The crowded field in the race for Gilroy mayor is beginning to
differentiate itself
– and unfortunately, not in a good way.
The crowded field in the race for Gilroy mayor is beginning to differentiate itself – and unfortunately, not in a good way.

Two of the four candidates to replace outgoing Mayor Tom Springer have separated themselves from the pack with questionable behavior – or perhaps non-behavior would be more accurate.

Political newcomer Mary Hohenbrink distinguished herself by claiming to vote in several elections when she hadn’t, and by not even being a registered voter until she decided she want to run for Gilroy’s top political job.

Hohenbrink, a Santa Clara County resident since 1997, said she had been voting in Los Angeles County elections via absentee ballot. That’s disconcerting enough – it’s dubious at best to skip voting on important Gilroy and Santa Clara County races and issues in order to vote on L.A. items. But it gets worse. Hohenbrink’s claims of voting via absentee ballots turned out to be false.

Hohenbrink now claims that the last time she voted – she thinks – was in the 1998 gubernatorial election (the one where Gray Davis won his first term as governor of California) and hasn’t been a registered voter since 1999.

“I thought I did vote absentee at one point,” Hohenbrink said. “Sometimes your memory fails you when you’re trying to remember things over the last few years.”

That’s hardly a ringing endorsement of her ability to govern and lead a growing community like Gilroy. And her excuse leaves a lot to be desired.

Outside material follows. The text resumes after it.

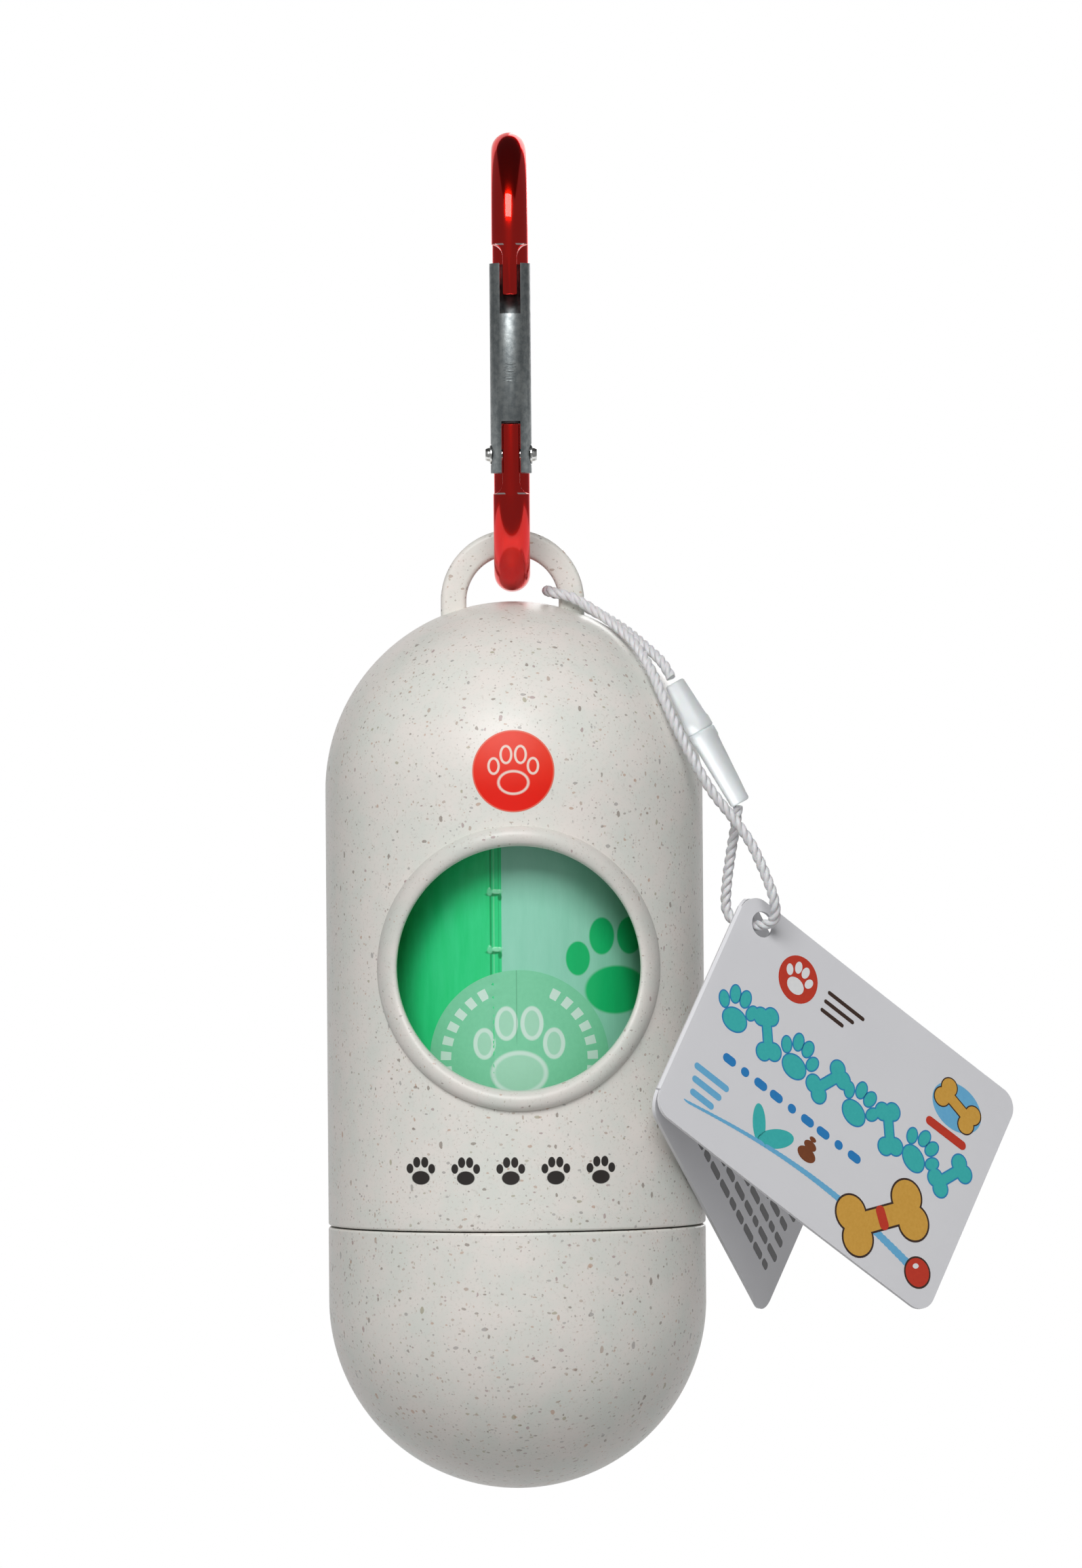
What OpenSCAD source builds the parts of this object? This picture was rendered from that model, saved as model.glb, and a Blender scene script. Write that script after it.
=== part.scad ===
// Capsule-shaped bag dispenser for dog walks, hanging from a small carabiner.
// Millimetres, +Z up, +X to the right, the window faces -Y.
// The origin is the inner crown of the carabiner's top bend, where the object hangs.

/* [Housing] */
// Outer diameter of the capsule
body_d = 40; // [38:0.5:43]
// Wall thickness of housing and cap
wall = 1.6; // [1.3:0.1:2]
// Length of the housing from the top of its dome to the seam
housing_len = 66; // [62:1:74]
// Play between the housing's lower rim and the cap
seam_gap = 0.15; // [0.1:0.05:0.4]

/* [Window] */
// Diameter of the opening in the housing's front
window_d = 25.5; // [22:0.5:26.5]
// Depth of the window's centre under the top of the dome
window_drop = 38.6; // [36.5:0.2:41]
// Sideways offset of the window's centre
window_side = 0.4; // [0:0.1:0.8]
// Width of the raised rim round the window
rim_w = 2.1; // [1.5:0.1:2.6]
// Height of the raised rim over the housing
rim_proud = 1; // [0.6:0.1:1.4]

/* [Eye] */
// Inner diameter of the moulded eye on the dome
eye_d = 9.8; // [9:0.1:11.5]
// Width of the eye's bar across the ring
eye_bar = 2.7; // [2.2:0.1:3.2]
// Depth of the eye from front to back
eye_t = 3; // [2.6:0.1:3.4]

/* [Cap] */
// Height of the cap from its lowest point to the seam
cap_h = 28; // [27:0.5:34]
// Height of the threaded collar over the seam
collar_h = 6; // [5.5:0.5:8]
// Thickness of the collar's wall
collar_wall = 1.4; // [1.1:0.1:1.6]
// Height that the screw thread climbs in one turn
thread_lead = 4; // [3.4:0.1:4.6]
// Height of each thread ridge over its wall
thread_depth = 0.6; // [0.5:0.05:0.7]

/* [Bags] */
// Play between the wound bags and the collar round them
roll_play = 1; // [0.8:0.1:2.5]
// Length of the wound bags
roll_len = 60; // [57:0.5:62]
// Outer diameter of the cardboard core
core_d = 15; // [13:0.5:17]
// Thickness of the core's wall
core_wall = 1; // [0.6:0.1:1.4]
// Step left by the loose outer edge of the film
film_lap = 0.25; // [0.2:0.05:0.35]
// Diameter of the paper sticker on the film
sticker_d = 18.7; // [14:0.1:20]
// Height of the sticker's centre over the bottom of the roll
sticker_up = 36.15; // [32:0.05:40]

/* [Carabiner] */
// Outer length of the carabiner
cara_len = 48.6; // [46:0.2:54]
// Outer width of the carabiner, from gate to spine
cara_w = 24; // [23:0.5:28]
// Diameter of the carabiner's rod
rod_d = 3.8; // [3.4:0.1:4]
// Radius of the top bends, at the rod's centre
top_bend_r = 9; // [8:0.1:9.3]
// Radius of the bottom bends, at the rod's centre
low_bend_r = 8; // [7:0.1:8.3]

/* [Gate] */
// Diameter of the rolled sheet gate
gate_d = 4.3; // [4.3:0.05:4.6]
// Length of the gate
gate_len = 22; // [21:0.2:23.5]
// Thickness of the gate's sheet
gate_wall = 0.5; // [0.4:0.05:0.55]
// Height of the gate's rivet over the carabiner's lowest point
rivet_up = 14.2; // [13.8:0.1:15]
// Height of the rivet over the gate's lower end
gate_tail = 1.95; // [1.7:0.05:2.3]
// Diameter of the rivet's shank
rivet_d = 1.2; // [1:0.05:1.3]
// Diameter of the rivet's heads
rivet_head_d = 2; // [1.8:0.05:2.3]
// Thickness of each rivet head
rivet_head_t = 0.7; // [0.5:0.05:0.9]
// Thickness of the flat tongue that the closed gate takes in at the top
nose_t = 1.5; // [1.2:0.1:1.8]
// Length of that tongue
nose_len = 4.9; // [4.2:0.1:5.2]
// Thickness of the flat tongue that carries the rivet
heel_t = 1.8; // [1.5:0.1:1.9]
// Number of turns in the gate's spring
spring_turns = 7; // [5:1:8]
// Thickness of the spring's wire
spring_wire = 0.4; // [0.3:0.05:0.45]

/* [Tag] */
// Length of one leaf of the folded card tag
tag_len = 40; // [34:0.5:46]
// Width of one leaf, along the fold
tag_w = 28; // [24:0.5:31]
// Thickness of the card
tag_t = 0.4; // [0.3:0.05:0.5]
// Angle at which the folded tag stands open
tag_open = 31; // [24:1:36]
// Diameter of the hole punched through both leaves
tag_hole_d = 2.8; // [2.6:0.1:3.2]

/* [String] */
// Thickness of the nylon string
string_d = 1.15; // [1:0.05:1.2]
// Length of the string's snap lock
lock_len = 14.5; // [13:0.1:14.6]
// Diameter of the string's snap lock
lock_d = 3; // [2.6:0.1:3.2]

/* [Hidden] */
$fn = 64;

// Clearances
fit_gap = 0.1; // running play of a sliding or turning fit
pin_play = 0.05; // radial play of a pin in its bore
rest_gap = 0.3; // play under the roll, where it rests in the cap's bowl
through = 1; // how far a cut runs past the face that it opens

// Carabiner: heights of the rod's centre and of the gate's parts
rod_r = rod_d / 2;
half_w = cara_w / 2 - rod_r;
top_z = rod_r;
low_z = rod_d - cara_len + rod_r;
rivet_z = low_z - rod_r + rivet_up;
gate_low_z = rivet_z - gate_tail;
gate_top_z = gate_low_z + gate_len;
shoulder_play = 1.6;
nose_z = gate_top_z + shoulder_play;
heel_z = gate_low_z - shoulder_play - 0.2;
gate_in_r = gate_d / 2 - gate_wall;
nose_front = -rod_r;
nose_back = gate_in_r - 1.5 * fit_gap;
heel_r = gate_in_r - fit_gap / 2;
heel_up = 3.1;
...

“There are life circumstances that sometimes prevent you from doing things you want to do. There’s work, there’s putting kids in kindergarten,” Hohenbrink said. “I still had my opinions and my dinner table discussions, but I didn’t get to vote on them all the time.”

The job to which Hohenbrink aspires, mayor of Gilroy, requires a huge commitment of time – committees, hearings, public appearances, answering reporters’ questions, hundred-page agenda packets to study, public and closed-door council meetings, and more. If her job and registering the kids for school don’t leave her enough time to register and vote, we can’t imagine Hohenbrink has the time to run Gilroy.

Then there’s Guadalupe Arellano, an experienced local political player and former City Council member, who really ought to know better than to play fast and loose with election paperwork requirements.

Despite a home visit from City Clerk Rhonda Pellin, Arellano is two years late on filing required paperwork from her failed bid to win re-election to City Council in 2001.

Arellano’s filing lapse affects her personally – so far, she’s racked up $700 in fines – but also impacts others.

“I’ve taken the form to her home and volunteered to assist in helping to complete those forms,” Pellin said. “I’m required to have the forms in these files. That’s my duty as a filing official. When I don’t have those forms, I am out of compliance.”

The explanations Arellano’s offered for her two-year tardiness smack of a third-grader’s “The dog ate my homework” excuse. We’d expect to hear such lame rationalizations from Bart Simpson, not a seasoned political player like Arellano.

Arellano, who often displayed a take-no-prisoners style while a member of City Council, would never accept such behavior – or excuses – from any lobbyist, developer, consultant, city staffer or fellow council member when she was a member of that panel, and we shouldn’t accept it from her now. The fact that she is asking Gilroyans to accept her behavior and excuses reeks of hypocrisy.

Hohenbrink and Arellano are asking for the voters’ trust to place them in the highest position of leadership in Gilroy. They want to represent this community in many ways for the next four years. Their actions of the last few years give us great doubt as to their ability and fitness for that role.